Private regimes can be effective if associated with strict environmental policy

“Privatizing undesignated and untitled lands can be highly effective as a means to reduce deforestation, but only under certain conditions and if associated with strict environmental policies. If this is not the case, deforestation may actually increase,” warns Carsten Meyer. One example of such environmental policies is the Forest Code in the Amazon, which requires landowners to maintain 80% of their land under native vegetation.

However, across very different contexts, private regimes tend to decrease deforestation less effectively and less reliably than alternative well-defined regimes. The researchers showed that both strictly protected areas and sustainable-use protected areas most reliably reduced deforestation rates across Brazil.

They also showed that the effects of tenure held by indigenous peoples and local communities (IPLCs) were dependent on the context. Nonetheless, privatizing IPLC lands would likely increase the risk of deforestation across Brazil. “As much of the world’s remaining forestlands are in IPLC lands, taking local contexts into account will be essential for designing policies with synergies for both biodiversity conservation and IPLCs,” says Andrea Pacheco.
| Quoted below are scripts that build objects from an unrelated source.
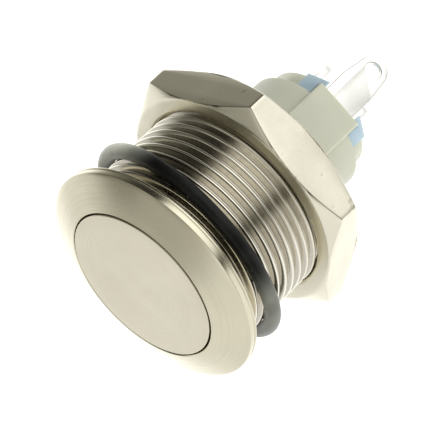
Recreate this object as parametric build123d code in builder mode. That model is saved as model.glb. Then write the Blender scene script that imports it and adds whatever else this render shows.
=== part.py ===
from build123d import *
import os
from math import cos, radians, sin, sqrt, tan

# Flush metal push button with a threaded barrel, a hex nut, a rubber panel ring and solder tags.
# The origin is the centre of the head's seating face, where it meets the panel. +Z points out of the
# panel towards the finger, and the barrel, the base and the tags run back along -Z. All sizes are mm.
# A value called depth is measured back from the seating face.

os.makedirs("parts", exist_ok=True)

# Head of the housing
head_overhang = 1.65
head_height = 2.5
head_rim_height = 1.0
head_rear_chamfer = 0.3
head_edge_break = 0.08
turned_line_height = 0.45
turned_line_depth = 0.07

# Threaded barrel, drawn at the crests of its thread
thread_radius = 9.5
thread_chamfer = 0.4
neck_undercut = 0.65
neck_length = 0.9
barrel_wall = 1.3
bore_shoulder_width = 0.4
rolled_lip_length = 0.5

# Rubber ring, which sits askew on the barrel
ring_section_radius = 0.74
ring_centre_depth = 3.9
ring_tilt = 10.5

# Hex nut
nut_wall = 1.5
nut_thickness = 4.0
nut_front_depth = 9.95
nut_chamfer_angle = 31.0
nut_countersink = 0.2
nut_turn = -4.5
nut_thread_clearance = 0.05

# Button and its stem
button_gap = 0.2
button_edge = 0.12
button_roof = 1.2
button_skirt_wall = 1.1
button_skirt_depth = 2.4
button_travel_length = 1.5
skirt_floor_gap = 0.4
stem_radius = 2.0
stem_inset = 0.7
stem_clearance = 0.05
stop_gap = 0.02

# Seals, drawn pressed to the shape of their grooves
seal_width = 0.8
seal_depth = 0.6
seal_corner = 0.2
seal_gap = 0.02
button_seal_depth = 0.9
rear_seal_inset = 1.4

# Retaining clip of the stem
clip_thickness = 0.4
clip_radius = 3.2
clip_groove_depth = 0.45
clip_mouth = 2.4
clip_notch_radius = 0.55
clip_notch_angle = 120.0

# Guide bush, pressed into the bore
bush_rear_depth = 10.6
bush_web = 2.0
bush_wall = 2.0
bush_boss_wall = 1.25
bush_boss_height = 1.6
clip_room_length = 2.2
clip_room_gap = 0.6

# Return spring, guided by the boss of the bush
return_wire = 0.6
return_guide_gap = 0.3
return_turns = 5.5

# Moulded base: round, with a raised flat panel on the -Y side that ends in a tongue
base_radius = 6.0
base_wall = 0.95
base_plug_length = 3.9
base_corner = 0.25
base_panel_width = 5.0
base_panel_rise = 0.05
base_clearance = 0.05
base_collar_clearance = 0.1
base_collar_length = 0.4
base_collar_ledge = 1.2
base_tongue_length = 1.2
base_tongue_wall = 0.9

# Terminal plate and the guard at the two sides of the common tag
plate_plug_length = 1.7
plate_step = 0.8
plate_clearance = 0.05
guard_margin = 0.35
guard_front_inset = 0.1
guard_length = 1.9
guard_cover = 0.2
guard_notch_gap = 0.2

# Solder tags, stamped from one strip; their lengths are measured behind the base
tag_thickness = 0.6
tag_clearance = 0.03
tag_length = 8.1
tag_bend_radius = 0.4
eye_inset = 1.5
common_tag_width = 3.5
common_tag_tip_width = 2.9
common_tag_straight_length = 4.4
common_tag_top = 0.95
common_eye_radius = 0.8
side_tag_width = 2.2
side_tag_x = 2.5
side_tag_inset = 2.05
side_tag_jog = 0.5
side_eye_radius = 0.6

# Contact blade, whose rolled tail turns in a slot of the common tag
blade_thickness = 0.3
blade_room = 2.55
blade_width = 2.6
blade_tip_width = 1.9
blade_taper_y = 0.9
blade_taper_length = 1.0
blade_tail_width = 1.2
blade_tail_radius = 0.25
blade_tail_clearance = 0.03
blade_tail_side_gap = 0.05
blade_shoulder_gap = 0.15

# Insulating plunger in the end of the stem
plunger_radius = 1.4
plunger_tip_radius = 1.0
plunger_shank_radius = 0.9
plunger_shank_length = 1.8
plunger_nose_length = 0.57
plunger_gap = 0.03

# Contact rivets and the arms that carry them
rivet_head_radius = 0.7
rivet_head_height = 0.35
rivet_head_edge = 0.1
rivet_shank_radius = 0.35
rivet_gap = 0.02
arm_width = 1.7
arm_margin = 0.2

# Spring under the blade, on a post of the terminal plate
contact_room = 5.25
blade_wire = 0.3
blade_coil_radius = 1.0
blade_spring_turns = 6.5
post_radius = 0.65
post_height = 1.2

# Radii worked out from the thread outwards and inwards
head_radius = thread_radius + head_overhang
neck_radius = thread_radius - neck_undercut
nut_across_flats = 2 * (thread_radius + nut_wall)
bore_radius = thread_radius - barrel_wall
button_hole_radius = bore_radius - bore_shoulder_width
base_collar_radius = base_radius + base_collar_ledge
rolled_lip_radius = base_collar_radius + base_collar_clearance
button_radius = button_hole_radius - button_gap
skirt_inner_radius = button_radius - button_skirt_wall
base_front_radius = bore_radius - base_clearance
clip_groove_radius = stem_radius - clip_groove_depth
bush_hole_radius = stem_radius + stem_clearance
bush_boss_radius = bush_hole_radius + bush_boss_wall
bush_spring_room_radius = bore_radius - bush_wall
clip_room_radius = clip_radius + clip_room_gap
return_coil_radius = bush_boss_radius + return_guide_gap + return_wire / 2

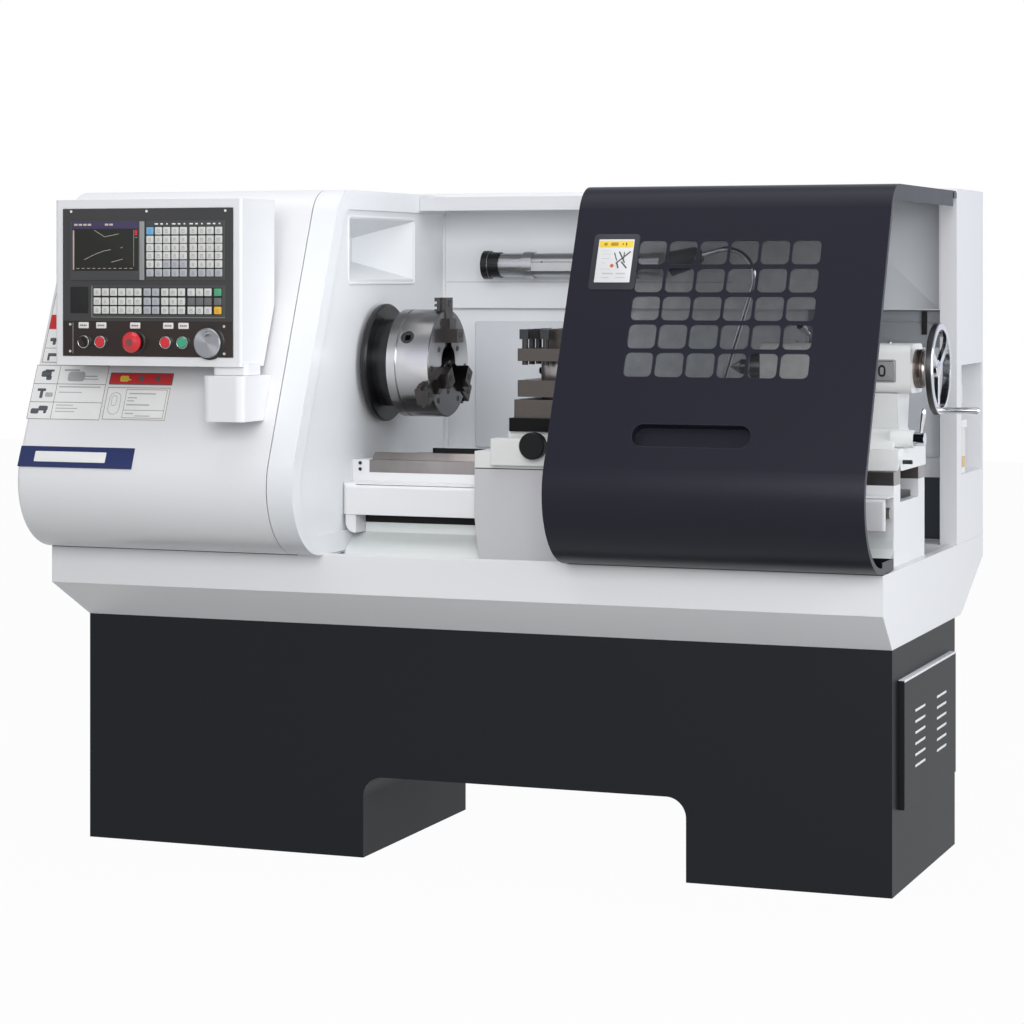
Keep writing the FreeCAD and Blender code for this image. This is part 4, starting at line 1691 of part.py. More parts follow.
PARTS = build_parts()
ORIGIN_SHIFT = stand_on_origin(PARTS)
for name, shape in PARTS.items():
    shape.exportStep("parts/%s.step" % name)
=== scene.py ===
"""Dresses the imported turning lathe: finishes, control panel, signs, trim, small fittings and a plain studio."""
import math

import bpy
import numpy as np
from bpy.props import FloatProperty, FloatVectorProperty, PointerProperty
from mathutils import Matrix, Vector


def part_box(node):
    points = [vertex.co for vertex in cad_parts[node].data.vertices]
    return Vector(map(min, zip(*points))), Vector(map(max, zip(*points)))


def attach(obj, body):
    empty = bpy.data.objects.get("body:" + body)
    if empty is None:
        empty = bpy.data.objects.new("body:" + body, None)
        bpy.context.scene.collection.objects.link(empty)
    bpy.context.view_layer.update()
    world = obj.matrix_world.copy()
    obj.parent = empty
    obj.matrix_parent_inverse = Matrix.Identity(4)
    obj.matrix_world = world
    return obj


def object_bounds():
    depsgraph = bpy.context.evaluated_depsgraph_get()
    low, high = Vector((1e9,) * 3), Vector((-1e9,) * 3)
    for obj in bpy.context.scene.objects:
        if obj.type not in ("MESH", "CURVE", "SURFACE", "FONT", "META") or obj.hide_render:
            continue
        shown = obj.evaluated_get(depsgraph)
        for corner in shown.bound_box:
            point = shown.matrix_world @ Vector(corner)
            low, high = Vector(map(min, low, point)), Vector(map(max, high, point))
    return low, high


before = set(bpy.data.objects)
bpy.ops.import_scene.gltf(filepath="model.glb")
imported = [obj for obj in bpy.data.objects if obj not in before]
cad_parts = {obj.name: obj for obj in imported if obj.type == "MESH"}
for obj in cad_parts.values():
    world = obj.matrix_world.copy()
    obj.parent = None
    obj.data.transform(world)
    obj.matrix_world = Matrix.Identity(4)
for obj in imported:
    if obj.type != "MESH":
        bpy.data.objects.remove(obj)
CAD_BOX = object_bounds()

bl_info = {
    "name": "Turning Lathe Dressing",
    "version": (1, 0, 0),
    "blender": (4, 5, 0),
    "location": "View3D > Sidebar > Lathe",
    "description": "Finishes, control panel, signs and trim for a flat-bed turning lathe",
    "category": "Object",
}

MM = 0.001
INK = 0.1 * MM      # how far print stands out
X_DIR, Y_DIR, Z_DIR = np.eye(3)
# Across and up directions of a plate that faces the viewer, the tailstock's end or the ceiling
FRONT, RIGHT, TOP = (X_DIR, Z_DIR), (Y_DIR, Z_DIR), (X_DIR, Y_DIR)


def box_of(node_name):
    """The lowest and highest corner of a node, as arrays in metres."""
    low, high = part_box(node_name)
    return np.array(low), np.array(high)


STAND, COVER, DOOR, FASCIA, BULKHEAD, WALL, CHUCK = map(box_of, (
    "stand", "headstock_cover", "door_shell", "panel_fascia", "bulkhead", "rear_wall", "chuck_body"))
AXIS = (CHUCK[0] + CHUCK[1]) / 2
STAND_HALF_LENGTH, STAND_HALF_DEPTH = 0.960, 0.315
MODEL_X = STAND[0][0] + STAND_HALF_LENGTH    # the middle of the stand, from which trim is measured
MODEL_Y = STAND[0][1] + STAND_HALF_DEPTH
TURRET_SEAM = box_of("turret_base")[0][2] + 30 * MM
WHEEL = box_of("pulse_wheel")
WHEEL_RADIUS = (WHEEL[1][0] - WHEEL[0][0]) / 2
WHEEL_CENTRE = (WHEEL[0][0] + WHEEL_RADIUS, WHEEL[0][1], WHEEL[0][2] + WHEEL_RADIUS)
HANDWHEEL_BOX = box_of("tailstock_handwheel")
HANDWHEEL_CENTRE = tuple((HANDWHEEL_BOX[0] + HANDWHEEL_BOX[1]) / 2)
HANDWHEEL_RADIUS = (HANDWHEEL_BOX[1][2] - HANDWHEEL_BOX[0][2]) / 2

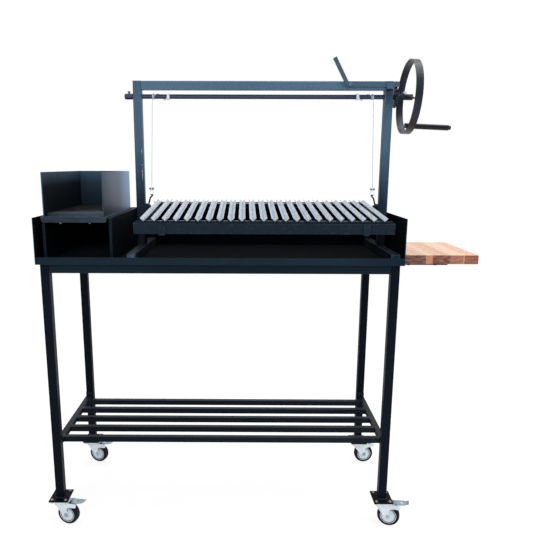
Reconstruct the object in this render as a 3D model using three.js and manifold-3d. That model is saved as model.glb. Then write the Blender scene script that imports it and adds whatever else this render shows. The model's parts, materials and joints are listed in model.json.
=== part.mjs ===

The imperative need for policies that tackle undefined and private lands

Against the backdrop of the ongoing political debate in Brazil around land privatization and protection in tropical landscapes, this study can be used to envisage policy aligned with sustainable development goals. The results show that, first and foremost, interventions in undesignated/untitled lands should be at the forefront of land-related policies in Brazil. In addition, coupling private lands with strict environmental policies has the potential to protect biodiversity in places like the Cerrado or Pantanal, where most of Brazil’s remaining forestlands are private.